World Building
A Review of Reasons and Feelings by Sarah Mesle (University of Chicago Press)
Sarah Mesle’s Reasons and Feelings: Writing for the Humanities Now is a new contribution to the University of Chicago Press’s Guides to Writing, Editing, and Publishing series, which contains some tremendous books on the subject. Though too numerous to list, the collection should certainly include Wendy Laura Belcher’s Writing Your Journal Article in Twelve Weeks. Mesle is a scholar and critic who has published extensively on American culture in both academic and nonacademic venues. That’s important, because language, style, and audience are all important throughlines in her book.
Reasons and Feelings is carved into two sections. The first, “Why,” is largely autobiographical, and sees Mesle reflecting on her personal journey as a writer, using that as a catalyst to think through different audiences of the varieties of writing she has engaged in and writing in and out of the humanities. The second half of the book, “How,” (the bulkier half, around 150 pages) engages more strictly as a book on writing practice, a guide to humanist writing, certainly for beginners, but with words worth ruminating on for all writers. The book is also somewhat of a requiem for an earlier academe, where cushy tenured positions were aplenty. The largest takeaway, though, is not grief, but resolution: academics should embrace both their intellectual instincts and their emotive ones too.

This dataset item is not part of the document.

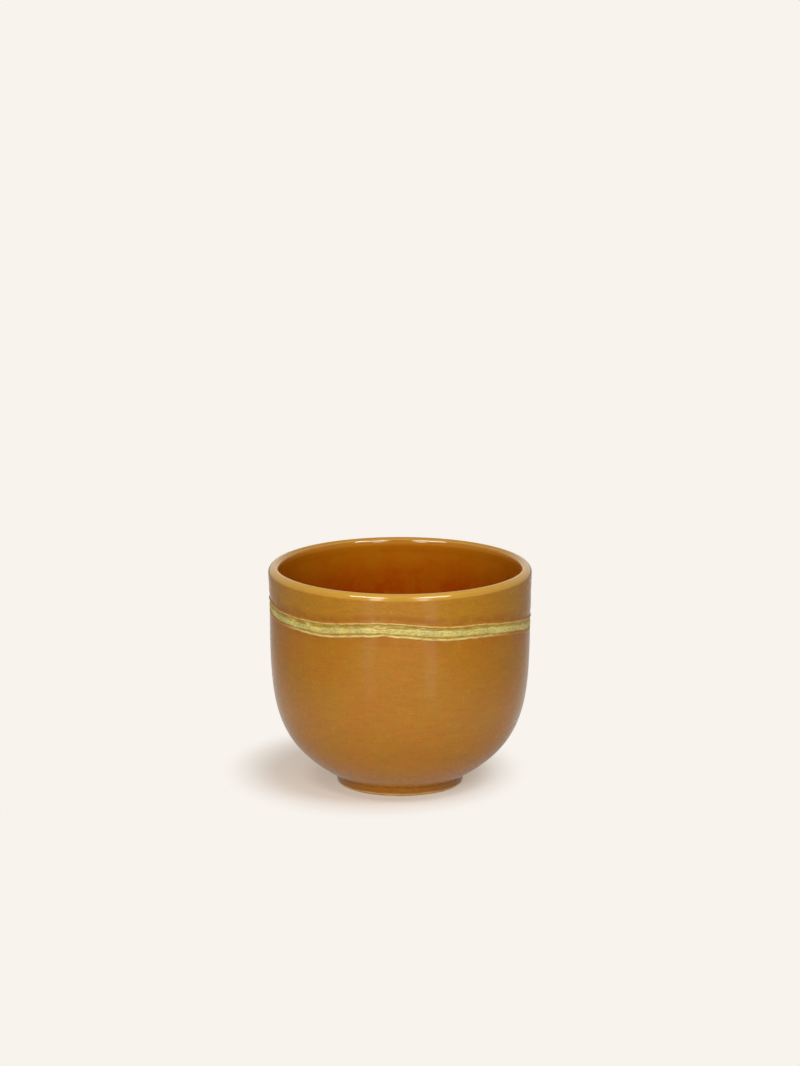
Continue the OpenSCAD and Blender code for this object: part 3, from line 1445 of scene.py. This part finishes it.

The viability of academic writing is a recurring topic in the humanities today; Mesle breathes fresh air into this sometimes-stale debate. The relatively narrow audience for most academic publications may be construed as alarming, especially in a time when even bestselling books are typically only celebrated when they reach tens of thousands of readers, an enormous downgrade from the reading publics of the previous century. To present a niche topic in an intellectually rigorous fashion is an acknowledgement that the readership too will be niche. But Mesle argues this is not a sound reason to dismiss academic writing, nor is the lackadaisical notion that academic writing is archaic or intentionally dense. Or, bad:
Academic writing gets a lot of grief for being “bad.” I don’t think it is. I think it’s good. But it can definitely feel bad to produce, sentence by sentence, a piece of writing that needs to not only describe its object but also defend your ideas and your intelligence, your financial security and the value of your expertise—in the largest sense, to make the case that humanities expertise itself is worth having. Here, too, we find a collision of scales. (53)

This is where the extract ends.